Key best practice integrity fixes now include: (1) scheduling pay tranches at 12 and 36 months, based on seedling survival; (2) publishing geotagged plot data; (3) adopting community-based mangrove rehabilitation (CBMR) methods; and (4) incorporating tenure and stewardship provisions into contracts to incentivize community protection of seedlings (Primavera et al., 2012; Forest Foundation Philippines manual; APN-GCR syntheses; Camacho et al., 2020).

Watershed link: The same governance problems recur upstream. Where upland tenure and enforcement are weak, erosion swamps mangroves with sediment, doubling the failure risks.

India: CAMPA-funded plantations—species choice, community rights, monitoring

India’s Compensatory Afforestation Fund Management and Planning Authority (CAMPA) channels money to plant trees when forest land is diverted. In theory, this offsets loss; in practice, audits and analyses have raised serious concerns about survival rates, species choice, monitoring quality, and community rights.

  • Audit alarms. A 2024 Comptroller and Auditor General (CAG) performance audit revealed very high sapling mortality, attributed to poor maintenance and low-quality planting materials, in multiple states (CAG, 2024).
  • Survival and mismanagement. Commentary synthesizing state audits (e.g., Odisha) highlighted low survival rates, fund mismanagement, and the non-maintenance of plantations (Mongabay-India, 2025).
  • Community rights and species mix. Critics argue that compensatory sites sometimes ignore local needs and forest rights, or substitute monocultures unsuited to local ecology—undercutting both carbon and livelihood goals (CIFOR-ICRAF on governance; TI 2011/2023 on land governance). 

Key recommendations include: (1) co-designing plantations with Gram Sabhas, (2) publishing plot-level survival audits, (3) paying for survival and density, and (4) linking CAMPA funds to community stewardship contracts. These approaches align with evidence that inclusive governance improves outcomes (CAG, 2024; CIFOR-ICRAF, 2023).

Bangladesh: char land forestry—tenure insecurity and elite capture

Bangladesh’s char lands, river-formed islands on the Jamuna/Padma and Meghna, are dynamic, fertile, and tenurially precarious.
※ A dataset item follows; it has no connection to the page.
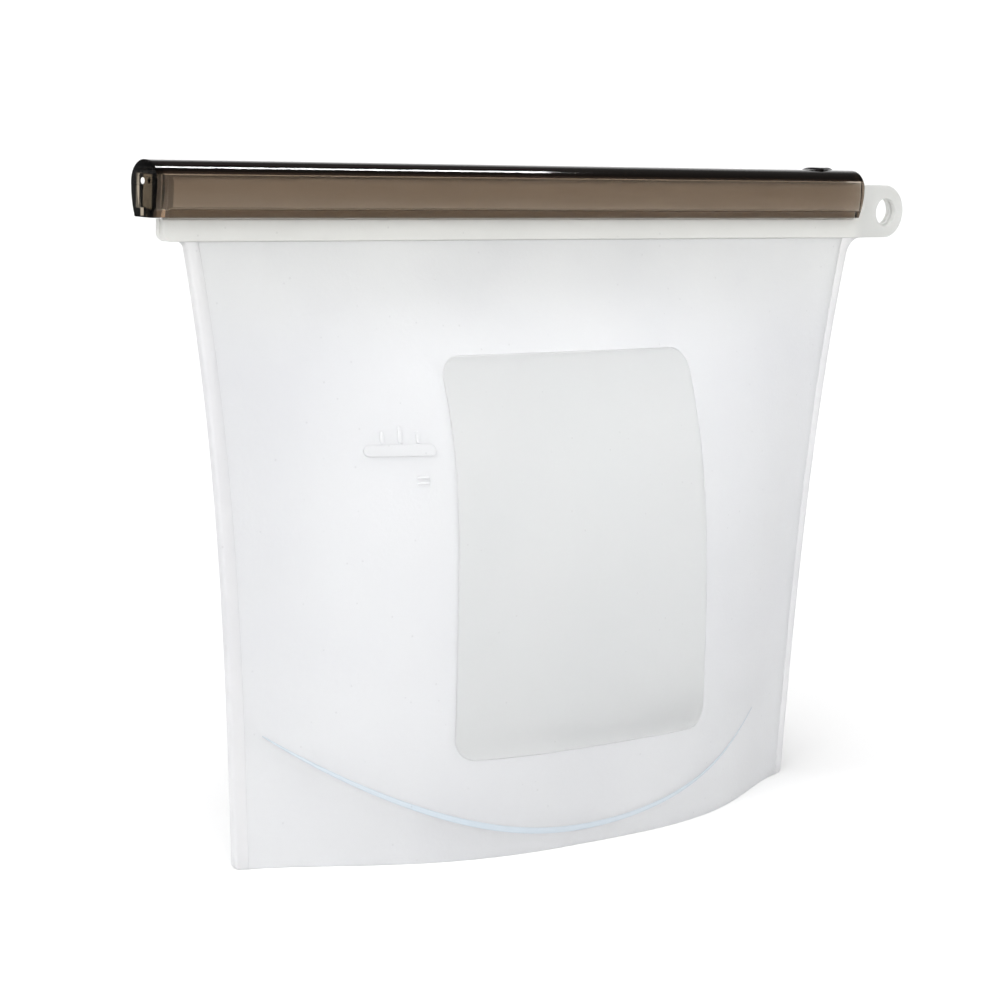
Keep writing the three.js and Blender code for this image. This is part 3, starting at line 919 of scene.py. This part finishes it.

Forestry and afforestation schemes here promise erosion control and livelihoods but often collide with shifting land rights and local patronage.

  • Tenure and power. Classic social research on char settlements reveals how larger landholders capture benefits while smallholders often lose out, frequently under conditions of violence or coercion (Zaman, 1991). (Zaman, 1991).
  • Program realities. Restoration and rehabilitation efforts over decades have shown mixed results; enforcement capacity, land conflicts, and competing claims have blunted gains (various syntheses; see the Bangladesh forest restoration literature). (Rahman & others, summaries; ResearchGate compendium).
  • Co-management in the Sundarbans (contrast). Meanwhile, co-management initiatives in the Sundarbans have produced ambivalent but instructive evidence—some studies show improved restoration trajectories under co-management, others stress persistent power imbalances and participation constraints, especially for women (Karim et al., 2024; Siddique et al., 2024; Begum et al., 2021/2023/2024). 

Implication for char forestry: Without clear tenure, transparent benefit-sharing, and inclusive committees with real budget authority, char plantations are vulnerable to encroachment, elite capture, and rapid decline—another green mirage.